To understand and achieve this, we need to ask the Five Rights: Are we delivering the Right Care, by the Right Provider, at the Right Time, in the Right Place, and at the Right Cost?
Deploying Nurses to Bridge the Gap
Speaking at the ICN Congress in Singapore in 2019, WHO’s Dr Tedros Ghebreyesus said, “We simply cannot achieve universal health coverage and the health-related targets in the SDGs (Sustainable Development Goals) unless we empower and equip nurses and midwives, and harness their power.” His powerful words talk about a solution to bridge the gap. Nurses have solutions that can be utilized more effectively to help resolve the big challenges in health systems. However, we must educate, regulate, deploy, support and reward them to lead that change.
Experts suggest that well-educated nurses deployed in the right numbers offer positive health outcomes across many settings, including morbidity and mortality outcomes. Nurse-led models of care have proven their clinical efficacy, satisfaction to the public, and cost-effectiveness when compared to traditional models. For example, nurse prescribing in the UK, the Royal College of Nursing found improvements in patient care such as timelier access to medicines and treatment, increased flexibility for patients who would otherwise have had to see a doctor, improved service efficiency that allows physicians to care for complex patients, diversion of avoidable emergency and hospital admissions, and better access to more streamlined and patient-centred care.

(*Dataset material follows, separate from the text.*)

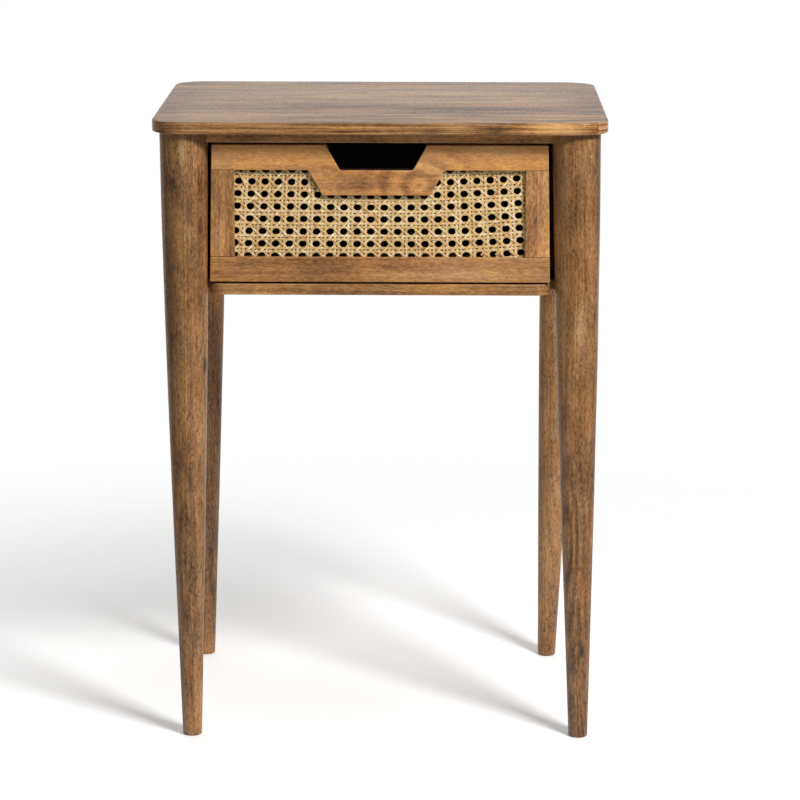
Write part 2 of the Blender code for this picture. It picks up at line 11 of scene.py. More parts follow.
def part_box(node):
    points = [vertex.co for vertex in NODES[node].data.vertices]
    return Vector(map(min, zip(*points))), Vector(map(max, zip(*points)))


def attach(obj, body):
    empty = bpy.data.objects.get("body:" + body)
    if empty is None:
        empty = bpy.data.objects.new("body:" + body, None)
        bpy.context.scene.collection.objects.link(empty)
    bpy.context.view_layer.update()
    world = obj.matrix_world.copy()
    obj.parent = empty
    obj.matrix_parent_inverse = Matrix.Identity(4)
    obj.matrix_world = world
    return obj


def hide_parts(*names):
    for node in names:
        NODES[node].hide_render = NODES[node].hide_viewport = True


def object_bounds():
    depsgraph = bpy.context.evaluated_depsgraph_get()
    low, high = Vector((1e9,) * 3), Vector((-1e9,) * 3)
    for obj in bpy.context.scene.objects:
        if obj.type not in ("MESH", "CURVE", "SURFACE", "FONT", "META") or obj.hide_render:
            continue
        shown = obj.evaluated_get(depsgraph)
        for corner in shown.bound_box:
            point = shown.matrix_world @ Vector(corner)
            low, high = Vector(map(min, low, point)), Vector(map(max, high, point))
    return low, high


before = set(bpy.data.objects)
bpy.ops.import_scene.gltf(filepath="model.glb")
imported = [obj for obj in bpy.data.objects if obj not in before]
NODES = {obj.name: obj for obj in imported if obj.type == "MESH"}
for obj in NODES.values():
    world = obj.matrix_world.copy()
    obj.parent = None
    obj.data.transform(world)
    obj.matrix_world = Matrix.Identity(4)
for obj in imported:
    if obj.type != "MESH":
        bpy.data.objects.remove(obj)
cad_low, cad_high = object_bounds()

Thus, nurses’ leadership should be prominent in implementing the solutions for sound healthcare structure.
The Next Steps
In repeated polls in Canada and the USA over the past 20 years, nurses nearly always come out on top of the list of professionals most trusted by the public. This outcome is the result of
- Decades of hard work by professional associations
- Development of standards of practice
- Strong nursing education, including a space for them to opt for advanced practices
- Strict nursing regulation
A model like this would revolutionize India’s healthcare system by giving affordable and targeted care to individual patients. The way forward should place a higher priority on public health, health promotion and wellness, and the prevention of illnesses and injuries. And for nurses to work hand-in-hand with top-tier healthcare systems to effectively help deliver the right care in the right place and right time at reasonable costs.
Ms Jessica D Souza,
Chief Nursing Officer, Global Hospital, Mumbai
Disclaimer: The views and opinions expressed in this article belong solely to the author. They do not reflect the opinions or views of the organization.